Return all of the lines below exactly as they are.
▽
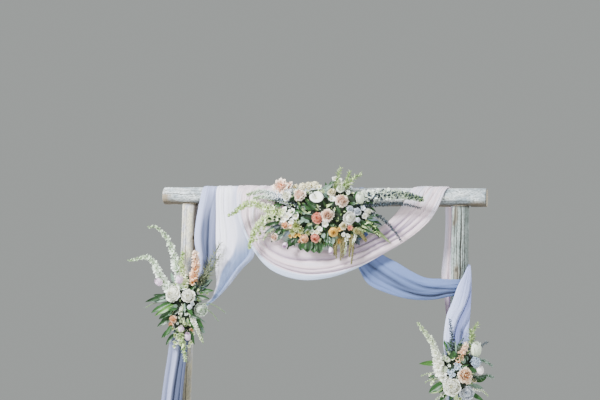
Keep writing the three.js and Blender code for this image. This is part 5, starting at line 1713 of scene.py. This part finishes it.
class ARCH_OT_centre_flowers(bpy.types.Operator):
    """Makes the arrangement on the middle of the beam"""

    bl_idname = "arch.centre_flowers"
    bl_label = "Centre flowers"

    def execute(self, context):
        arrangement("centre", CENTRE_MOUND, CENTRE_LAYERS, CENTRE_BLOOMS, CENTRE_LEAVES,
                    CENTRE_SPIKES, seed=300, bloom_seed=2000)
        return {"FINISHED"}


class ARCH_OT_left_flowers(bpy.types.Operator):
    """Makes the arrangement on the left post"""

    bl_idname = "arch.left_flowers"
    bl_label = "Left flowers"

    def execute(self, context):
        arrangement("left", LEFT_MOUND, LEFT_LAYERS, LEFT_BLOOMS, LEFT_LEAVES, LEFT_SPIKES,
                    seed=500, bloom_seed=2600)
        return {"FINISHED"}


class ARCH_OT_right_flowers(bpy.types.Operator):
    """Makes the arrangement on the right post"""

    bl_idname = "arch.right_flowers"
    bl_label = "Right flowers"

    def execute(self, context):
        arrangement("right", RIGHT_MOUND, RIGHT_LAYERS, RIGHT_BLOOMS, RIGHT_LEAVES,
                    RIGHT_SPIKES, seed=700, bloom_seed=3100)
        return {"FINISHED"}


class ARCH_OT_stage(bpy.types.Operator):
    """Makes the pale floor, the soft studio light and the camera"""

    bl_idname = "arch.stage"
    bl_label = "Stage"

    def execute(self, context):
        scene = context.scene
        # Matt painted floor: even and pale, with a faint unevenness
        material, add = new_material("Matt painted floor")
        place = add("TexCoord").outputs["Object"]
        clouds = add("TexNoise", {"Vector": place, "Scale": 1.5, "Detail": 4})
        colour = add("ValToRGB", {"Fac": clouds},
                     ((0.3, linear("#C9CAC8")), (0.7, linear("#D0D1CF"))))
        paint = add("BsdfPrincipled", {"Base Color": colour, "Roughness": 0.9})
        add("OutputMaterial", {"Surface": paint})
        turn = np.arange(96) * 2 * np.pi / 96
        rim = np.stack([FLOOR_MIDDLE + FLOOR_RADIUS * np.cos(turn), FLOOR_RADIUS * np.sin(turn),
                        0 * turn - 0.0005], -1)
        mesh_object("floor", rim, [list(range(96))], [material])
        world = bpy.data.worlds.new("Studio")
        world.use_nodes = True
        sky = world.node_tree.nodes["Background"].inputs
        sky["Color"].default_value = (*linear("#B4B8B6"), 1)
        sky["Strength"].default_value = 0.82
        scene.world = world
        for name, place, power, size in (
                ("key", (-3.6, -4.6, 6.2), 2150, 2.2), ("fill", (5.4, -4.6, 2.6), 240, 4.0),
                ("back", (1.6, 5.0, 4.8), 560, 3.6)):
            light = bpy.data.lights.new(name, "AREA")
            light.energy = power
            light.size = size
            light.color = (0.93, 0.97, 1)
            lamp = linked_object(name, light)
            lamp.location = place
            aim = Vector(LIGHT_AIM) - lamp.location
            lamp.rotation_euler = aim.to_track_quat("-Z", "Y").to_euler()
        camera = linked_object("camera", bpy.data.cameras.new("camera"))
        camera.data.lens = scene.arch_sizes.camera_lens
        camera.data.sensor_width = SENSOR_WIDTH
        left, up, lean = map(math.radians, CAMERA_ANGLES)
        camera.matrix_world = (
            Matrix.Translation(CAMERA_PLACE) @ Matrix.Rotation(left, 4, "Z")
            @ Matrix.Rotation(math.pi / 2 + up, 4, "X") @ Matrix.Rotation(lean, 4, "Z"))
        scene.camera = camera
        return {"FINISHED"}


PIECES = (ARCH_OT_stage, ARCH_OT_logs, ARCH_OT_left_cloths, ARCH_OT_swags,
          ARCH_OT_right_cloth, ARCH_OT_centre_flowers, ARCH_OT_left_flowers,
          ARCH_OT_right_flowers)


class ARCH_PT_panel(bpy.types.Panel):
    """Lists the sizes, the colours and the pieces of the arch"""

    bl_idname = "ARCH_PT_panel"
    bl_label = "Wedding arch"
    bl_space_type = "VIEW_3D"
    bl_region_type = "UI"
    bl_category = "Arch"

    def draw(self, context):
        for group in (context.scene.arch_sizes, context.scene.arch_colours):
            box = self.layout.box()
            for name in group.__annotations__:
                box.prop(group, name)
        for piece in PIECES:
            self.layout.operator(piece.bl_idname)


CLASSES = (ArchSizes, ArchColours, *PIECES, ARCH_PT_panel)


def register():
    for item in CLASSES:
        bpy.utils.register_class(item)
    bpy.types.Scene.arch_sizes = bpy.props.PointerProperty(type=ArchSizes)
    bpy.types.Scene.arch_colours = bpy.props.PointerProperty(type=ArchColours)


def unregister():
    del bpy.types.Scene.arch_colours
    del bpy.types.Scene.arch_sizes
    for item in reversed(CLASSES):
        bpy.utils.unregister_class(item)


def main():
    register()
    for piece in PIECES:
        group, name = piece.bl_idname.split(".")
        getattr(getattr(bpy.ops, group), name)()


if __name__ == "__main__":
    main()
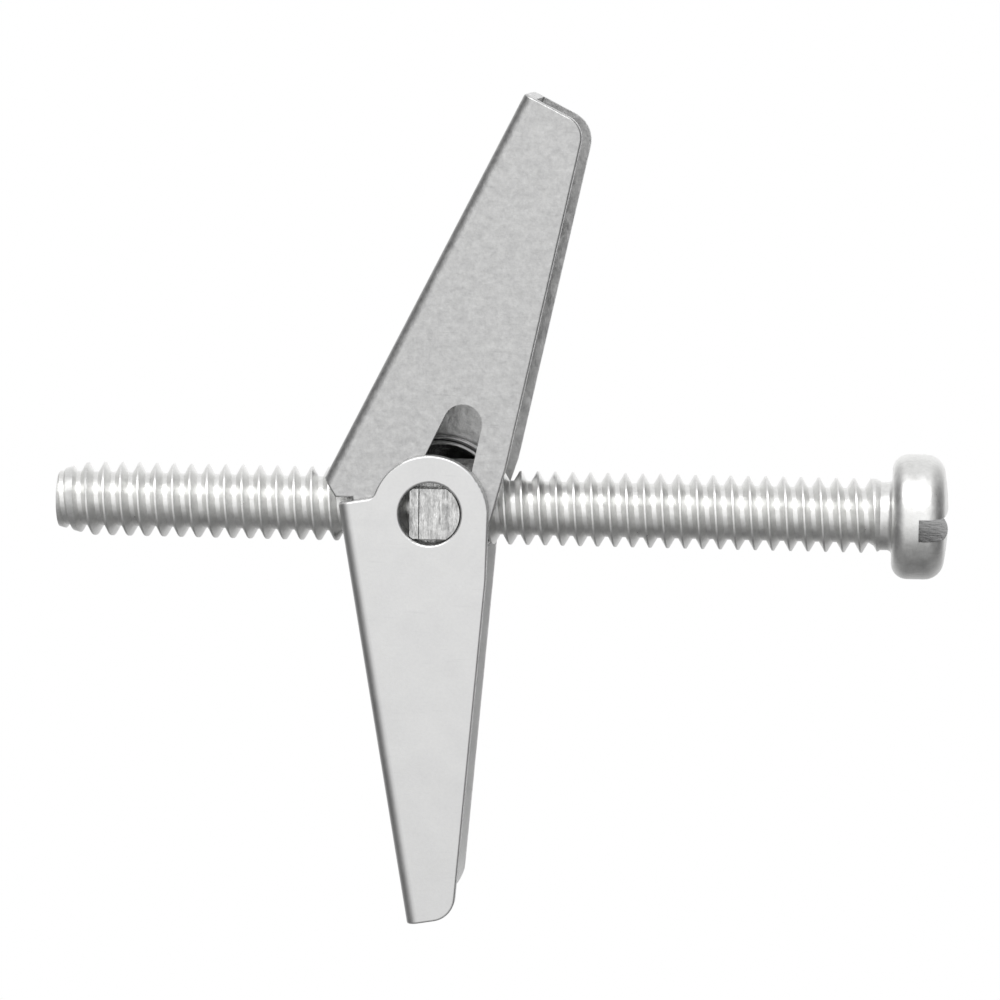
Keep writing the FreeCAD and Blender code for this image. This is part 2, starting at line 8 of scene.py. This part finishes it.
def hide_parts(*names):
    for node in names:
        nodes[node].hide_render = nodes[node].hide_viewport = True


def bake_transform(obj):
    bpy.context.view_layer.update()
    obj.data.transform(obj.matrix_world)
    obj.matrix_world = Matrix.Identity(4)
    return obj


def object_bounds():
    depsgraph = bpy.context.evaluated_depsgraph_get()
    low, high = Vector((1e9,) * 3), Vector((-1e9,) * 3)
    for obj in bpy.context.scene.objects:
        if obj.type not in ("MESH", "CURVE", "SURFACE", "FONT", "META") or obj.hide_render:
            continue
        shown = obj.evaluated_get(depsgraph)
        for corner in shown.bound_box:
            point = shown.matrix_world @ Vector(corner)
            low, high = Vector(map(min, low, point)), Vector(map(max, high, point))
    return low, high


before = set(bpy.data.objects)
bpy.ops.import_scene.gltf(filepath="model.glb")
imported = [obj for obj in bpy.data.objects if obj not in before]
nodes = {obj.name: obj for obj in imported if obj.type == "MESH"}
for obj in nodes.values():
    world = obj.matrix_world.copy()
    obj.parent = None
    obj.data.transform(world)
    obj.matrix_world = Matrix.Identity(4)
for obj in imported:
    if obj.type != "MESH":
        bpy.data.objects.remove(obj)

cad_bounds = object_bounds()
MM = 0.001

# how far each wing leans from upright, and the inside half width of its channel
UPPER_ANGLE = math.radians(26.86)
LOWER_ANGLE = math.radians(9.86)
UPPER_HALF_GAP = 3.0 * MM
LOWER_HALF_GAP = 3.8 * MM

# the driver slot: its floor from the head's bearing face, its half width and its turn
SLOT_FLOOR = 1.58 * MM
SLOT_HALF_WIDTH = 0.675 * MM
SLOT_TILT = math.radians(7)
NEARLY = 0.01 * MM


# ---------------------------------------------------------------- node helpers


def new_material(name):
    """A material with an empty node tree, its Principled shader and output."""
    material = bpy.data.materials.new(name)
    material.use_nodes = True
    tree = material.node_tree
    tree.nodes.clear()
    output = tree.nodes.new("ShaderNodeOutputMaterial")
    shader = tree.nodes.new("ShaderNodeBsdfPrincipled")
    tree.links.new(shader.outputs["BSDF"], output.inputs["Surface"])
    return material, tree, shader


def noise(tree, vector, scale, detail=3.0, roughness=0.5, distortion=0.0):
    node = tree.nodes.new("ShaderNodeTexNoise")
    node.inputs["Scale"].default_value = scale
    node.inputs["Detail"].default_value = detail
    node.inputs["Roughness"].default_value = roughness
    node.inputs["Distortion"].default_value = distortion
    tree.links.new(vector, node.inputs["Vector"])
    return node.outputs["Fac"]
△
* _SOLVED EXERCISE_
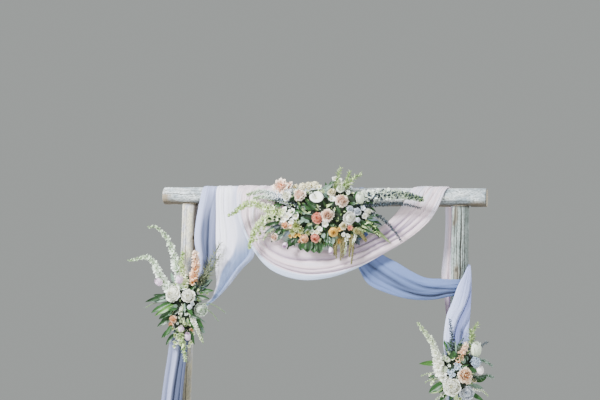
Keep writing the three.js and Blender code for this image. This is part 5, starting at line 1713 of scene.py. This part finishes it.
class ARCH_OT_centre_flowers(bpy.types.Operator):
    """Makes the arrangement on the middle of the beam"""

    bl_idname = "arch.centre_flowers"
    bl_label = "Centre flowers"

    def execute(self, context):
        arrangement("centre", CENTRE_MOUND, CENTRE_LAYERS, CENTRE_BLOOMS, CENTRE_LEAVES,
                    CENTRE_SPIKES, seed=300, bloom_seed=2000)
        return {"FINISHED"}


class ARCH_OT_left_flowers(bpy.types.Operator):
    """Makes the arrangement on the left post"""

    bl_idname = "arch.left_flowers"
    bl_label = "Left flowers"

    def execute(self, context):
        arrangement("left", LEFT_MOUND, LEFT_LAYERS, LEFT_BLOOMS, LEFT_LEAVES, LEFT_SPIKES,
                    seed=500, bloom_seed=2600)
        return {"FINISHED"}


class ARCH_OT_right_flowers(bpy.types.Operator):
    """Makes the arrangement on the right post"""

    bl_idname = "arch.right_flowers"
    bl_label = "Right flowers"

    def execute(self, context):
        arrangement("right", RIGHT_MOUND, RIGHT_LAYERS, RIGHT_BLOOMS, RIGHT_LEAVES,
                    RIGHT_SPIKES, seed=700, bloom_seed=3100)
        return {"FINISHED"}


class ARCH_OT_stage(bpy.types.Operator):
    """Makes the pale floor, the soft studio light and the camera"""

    bl_idname = "arch.stage"
    bl_label = "Stage"

    def execute(self, context):
        scene = context.scene
        # Matt painted floor: even and pale, with a faint unevenness
        material, add = new_material("Matt painted floor")
        place = add("TexCoord").outputs["Object"]
        clouds = add("TexNoise", {"Vector": place, "Scale": 1.5, "Detail": 4})
        colour = add("ValToRGB", {"Fac": clouds},
                     ((0.3, linear("#C9CAC8")), (0.7, linear("#D0D1CF"))))
        paint = add("BsdfPrincipled", {"Base Color": colour, "Roughness": 0.9})
        add("OutputMaterial", {"Surface": paint})
        turn = np.arange(96) * 2 * np.pi / 96
        rim = np.stack([FLOOR_MIDDLE + FLOOR_RADIUS * np.cos(turn), FLOOR_RADIUS * np.sin(turn),
                        0 * turn - 0.0005], -1)
        mesh_object("floor", rim, [list(range(96))], [material])
        world = bpy.data.worlds.new("Studio")
        world.use_nodes = True
        sky = world.node_tree.nodes["Background"].inputs
        sky["Color"].default_value = (*linear("#B4B8B6"), 1)
        sky["Strength"].default_value = 0.82
        scene.world = world
        for name, place, power, size in (
                ("key", (-3.6, -4.6, 6.2), 2150, 2.2), ("fill", (5.4, -4.6, 2.6), 240, 4.0),
                ("back", (1.6, 5.0, 4.8), 560, 3.6)):
            light = bpy.data.lights.new(name, "AREA")
            light.energy = power
            light.size = size
            light.color = (0.93, 0.97, 1)
            lamp = linked_object(name, light)
            lamp.location = place
            aim = Vector(LIGHT_AIM) - lamp.location
            lamp.rotation_euler = aim.to_track_quat("-Z", "Y").to_euler()
        camera = linked_object("camera", bpy.data.cameras.new("camera"))
        camera.data.lens = scene.arch_sizes.camera_lens
        camera.data.sensor_width = SENSOR_WIDTH
        left, up, lean = map(math.radians, CAMERA_ANGLES)
        camera.matrix_world = (
            Matrix.Translation(CAMERA_PLACE) @ Matrix.Rotation(left, 4, "Z")
            @ Matrix.Rotation(math.pi / 2 + up, 4, "X") @ Matrix.Rotation(lean, 4, "Z"))
        scene.camera = camera
        return {"FINISHED"}


PIECES = (ARCH_OT_stage, ARCH_OT_logs, ARCH_OT_left_cloths, ARCH_OT_swags,
          ARCH_OT_right_cloth, ARCH_OT_centre_flowers, ARCH_OT_left_flowers,
          ARCH_OT_right_flowers)


class ARCH_PT_panel(bpy.types.Panel):
    """Lists the sizes, the colours and the pieces of the arch"""

    bl_idname = "ARCH_PT_panel"
    bl_label = "Wedding arch"
    bl_space_type = "VIEW_3D"
    bl_region_type = "UI"
    bl_category = "Arch"

    def draw(self, context):
        for group in (context.scene.arch_sizes, context.scene.arch_colours):
            box = self.layout.box()
            for name in group.__annotations__:
                box.prop(group, name)
        for piece in PIECES:
            self.layout.operator(piece.bl_idname)


CLASSES = (ArchSizes, ArchColours, *PIECES, ARCH_PT_panel)


def register():
    for item in CLASSES:
        bpy.utils.register_class(item)
    bpy.types.Scene.arch_sizes = bpy.props.PointerProperty(type=ArchSizes)
    bpy.types.Scene.arch_colours = bpy.props.PointerProperty(type=ArchColours)


def unregister():
    del bpy.types.Scene.arch_colours
    del bpy.types.Scene.arch_sizes
    for item in reversed(CLASSES):
        bpy.utils.unregister_class(item)


def main():
    register()
    for piece in PIECES:
        group, name = piece.bl_idname.split(".")
        getattr(getattr(bpy.ops, group), name)()


if __name__ == "__main__":
    main()
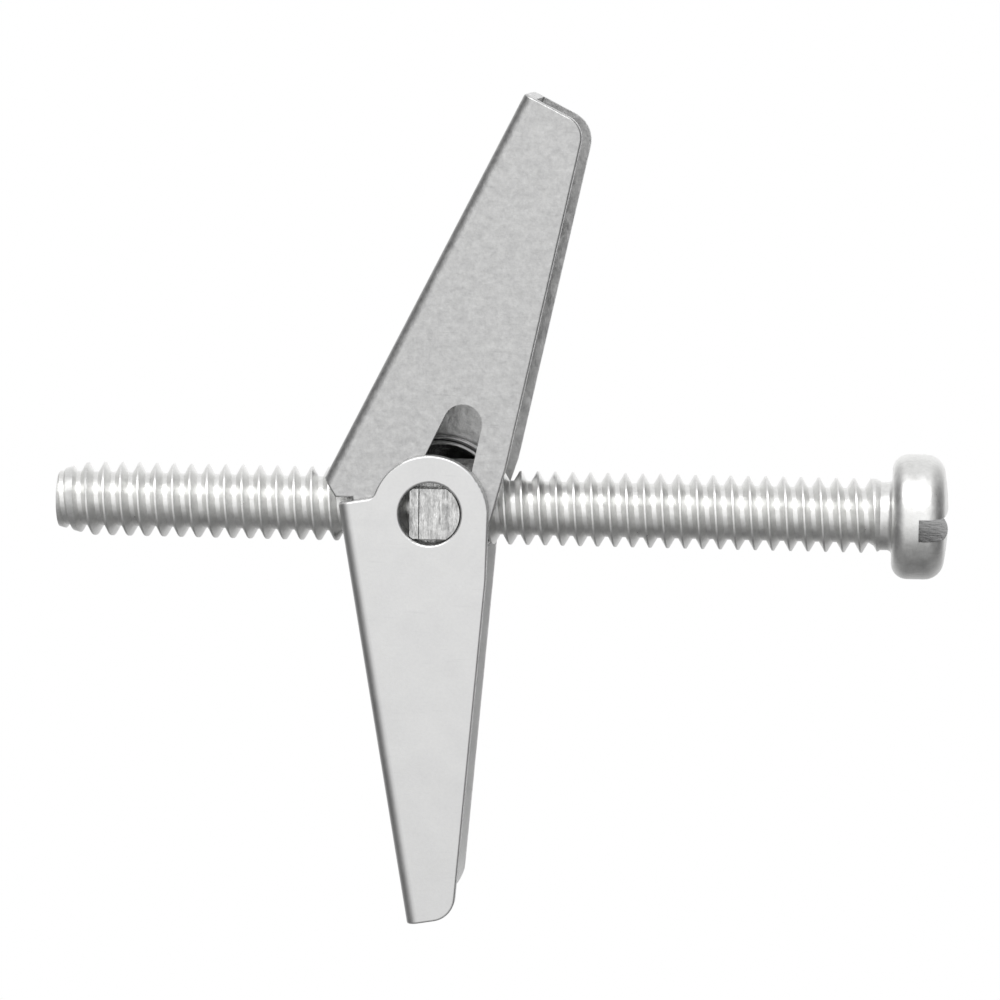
Keep writing the FreeCAD and Blender code for this image. This is part 2, starting at line 8 of scene.py. This part finishes it.
def hide_parts(*names):
    for node in names:
        nodes[node].hide_render = nodes[node].hide_viewport = True


def bake_transform(obj):
    bpy.context.view_layer.update()
    obj.data.transform(obj.matrix_world)
    obj.matrix_world = Matrix.Identity(4)
    return obj


def object_bounds():
    depsgraph = bpy.context.evaluated_depsgraph_get()
    low, high = Vector((1e9,) * 3), Vector((-1e9,) * 3)
    for obj in bpy.context.scene.objects:
        if obj.type not in ("MESH", "CURVE", "SURFACE", "FONT", "META") or obj.hide_render:
            continue
        shown = obj.evaluated_get(depsgraph)
        for corner in shown.bound_box:
            point = shown.matrix_world @ Vector(corner)
            low, high = Vector(map(min, low, point)), Vector(map(max, high, point))
    return low, high


before = set(bpy.data.objects)
bpy.ops.import_scene.gltf(filepath="model.glb")
imported = [obj for obj in bpy.data.objects if obj not in before]
nodes = {obj.name: obj for obj in imported if obj.type == "MESH"}
for obj in nodes.values():
    world = obj.matrix_world.copy()
    obj.parent = None
    obj.data.transform(world)
    obj.matrix_world = Matrix.Identity(4)
for obj in imported:
    if obj.type != "MESH":
        bpy.data.objects.remove(obj)

cad_bounds = object_bounds()
MM = 0.001

# how far each wing leans from upright, and the inside half width of its channel
UPPER_ANGLE = math.radians(26.86)
LOWER_ANGLE = math.radians(9.86)
UPPER_HALF_GAP = 3.0 * MM
LOWER_HALF_GAP = 3.8 * MM

# the driver slot: its floor from the head's bearing face, its half width and its turn
SLOT_FLOOR = 1.58 * MM
SLOT_HALF_WIDTH = 0.675 * MM
SLOT_TILT = math.radians(7)
NEARLY = 0.01 * MM


# ---------------------------------------------------------------- node helpers


def new_material(name):
    """A material with an empty node tree, its Principled shader and output."""
    material = bpy.data.materials.new(name)
    material.use_nodes = True
    tree = material.node_tree
    tree.nodes.clear()
    output = tree.nodes.new("ShaderNodeOutputMaterial")
    shader = tree.nodes.new("ShaderNodeBsdfPrincipled")
    tree.links.new(shader.outputs["BSDF"], output.inputs["Surface"])
    return material, tree, shader


def noise(tree, vector, scale, detail=3.0, roughness=0.5, distortion=0.0):
    node = tree.nodes.new("ShaderNodeTexNoise")
    node.inputs["Scale"].default_value = scale
    node.inputs["Detail"].default_value = detail
    node.inputs["Roughness"].default_value = roughness
    node.inputs["Distortion"].default_value = distortion
    tree.links.new(vector, node.inputs["Vector"])
    return node.outputs["Fac"]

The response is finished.